Feminism has always been obvious to me. I was a feminist as soon as I understood what it meant. Reading my way through the feminism shelf of Cambridge Central Library was one of the key discoveries of my adolescence. I have my disagreements with Germaine Greer these days, but to me at 15, reading The Female Eunuch was like taking my first breath. After that I inhaled everything on offer on those two feet of shelving, and went off seeking more. Susan Faludi, Shulamith Firestone, Betty Friedan, Mary Wollstonecraft, Naomi Wolf: each giving me perspectives for looking at the world, and ways to articulate what I had struggled to find the words, or even fully-formed thoughts, to express.
Yes, the boys in class did get rewarded for repeating something I had just said into dead air. Yes, there are words for women that can never be simple words for men: slut, bitch, whore. Yes, women are raped and abused as a matter of course, and taught to live in fear of violence too.
There was a ‘but’. The personal is political, of course – or rather, the personal and political aren’t distinct, and the word personal is often applied as a way of pretending that most of the things women have always done, and the ways we are violated, don’t really matter. But that knowledge didn’t really take hold for me, the way I understood it did for other women. Sure, nobody asks to be raped. Sure, no means no. But my body was different. I carried my breasts like bombs: dangerous, separate, saying something other than “no”.
The politics of breastfeeding were just as obvious to me as feminism. Growing up in Cambridge, where Baby Milk Action is based, I was used to stickers on vending machines explaining which were the Nestle products to be boycotted. I was a breastfed baby myself, as were all my young cousins, and I never doubted that I’d breastfeed my own children. Formula milk is nutritionally inferior, and the corporations who produce it have been shown to work against women’s and children’s health in order to increase profits. I was determined that I would never touch it.
In some ways, I’m the luckiest mother in the world. I literally never heard of the idea that a women might not have enough milk to feed her own child until I was in my 20s. And, reading and learning about how breastfeeding works, that confidence and belief was the best start I could have had. Breastfeeding works, in a huge majority of cases, if you believe it’s going to work. Women with no alternative rarely fail.
That blithe confidence, that family example, and that political fire got me through an early breastfeeding experience that was horrible. My daughter screamed and screamed; my nipples bled; in my bleary exhaustion, her hands and mouth demanding at my breasts caused flashbacks to that teenage assault. I was ashamed that I seemed to be failing, and afraid of strangers judging my failures, so I didn’t ask for help. In the early hours of the morning, her yells from the cot in the corner caused me to hide under the bedclothes, begging that she leave me alone.

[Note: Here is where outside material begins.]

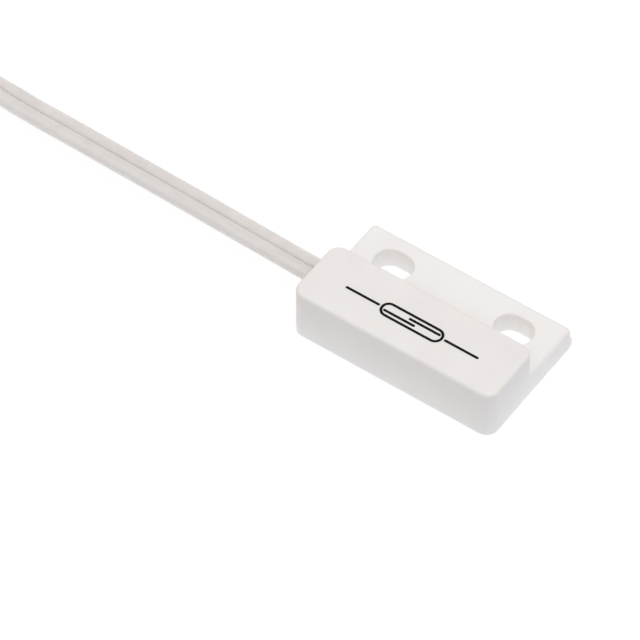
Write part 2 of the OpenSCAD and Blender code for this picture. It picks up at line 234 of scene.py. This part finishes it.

But she didn’t. She couldn’t. She needed to be fed, and I was her source of food; she needed to be comforted, and I was her source of comfort. Gradually, she learned how to feed without injuring me and I learned how to respond to her face burrowing at my shirt, her milk-seeking vampire lust for my bodily fluids. After my mother died, when my daughter was two months old, those long nights, sitting in the chair beside her cot, passing on the gift that my mother had given me, were the only space I had to mourn. I had my mother standing behind me, then.
I suffered from depression during pregnancy and after each of my children were born. There were days when literally the only thing keeping me from jumping off a tall building was knowing where my child’s next meal had to come from. Everything else was swept from under me – my job, my PhD studies, my sense of myself as an activist and a woman with a place in public life – but what I had, and hadn’t had since I was a child, was a sense that my body was perfect for the tasks it was set. While my mind needed to be rebuilt from what seemed like scratch, I was at least tethered to earth by the baby at my breast.
And while I was figuring out what it meant to be a mother in private, between me and my daughter, I was figuring out what it meant to be a mother in public. Like all the public performances of womanhood, that was something that the whole world got to comment on. Why did I dress my daughter in ‘boys’ clothes’? Was she warm enough? Where’s her father? (Her two fathers, by the way, live 20 or so miles away, together, while I live with my female partner.)
When my daughter was hungry, I sat down in the nearest convenient place and fed her. Some people tutted, some people looked away, and some people smiled fondly. But, for once, that wasn’t the point, and I wasn’t being a mother for their benefit. I was feeding my child, who was growing and flourishing on the care I was uniquely able to give her. And I was gaining a new sense of myself, one which made me part of my own feminist analysis, in some ways for the first time. All I was doing was feeding and comforting my child.
So when I lifted my newborn son for the first time, and cradled him at my breast, I was already a mother, though newly a mother to this particular and glorious boy. I knew I shouldn’t have to go through the physical agony I suffered feeding my daughter as a newborn, so I asked for help, and was lucky enough to find it. I encountered new problems – my son, unlike his big sister, is a biter – but I also found commuities of women who shared a vocabulary for these experiences and worked my way through them. The first thing I did for my children as babies was provide for them, all by myself. Physically, I had it in me to give them all they needed. I hate that so many women don’t believe that of themselves and bemused that handing that capacity over to someone else is seen by some as liberating.
My daughter is four years old today. She stopped breastfeeding about six months ago. My son is nearing two and still happily breastfed. I don’t know how much longer he’ll continue, but I’m bemused by people who ask me if I “want my body back”. After 28 years in a culture where women’s bodies belong to pretty much anyone but them, it was only my children that showed me that my body, even mine, belongs to me to give.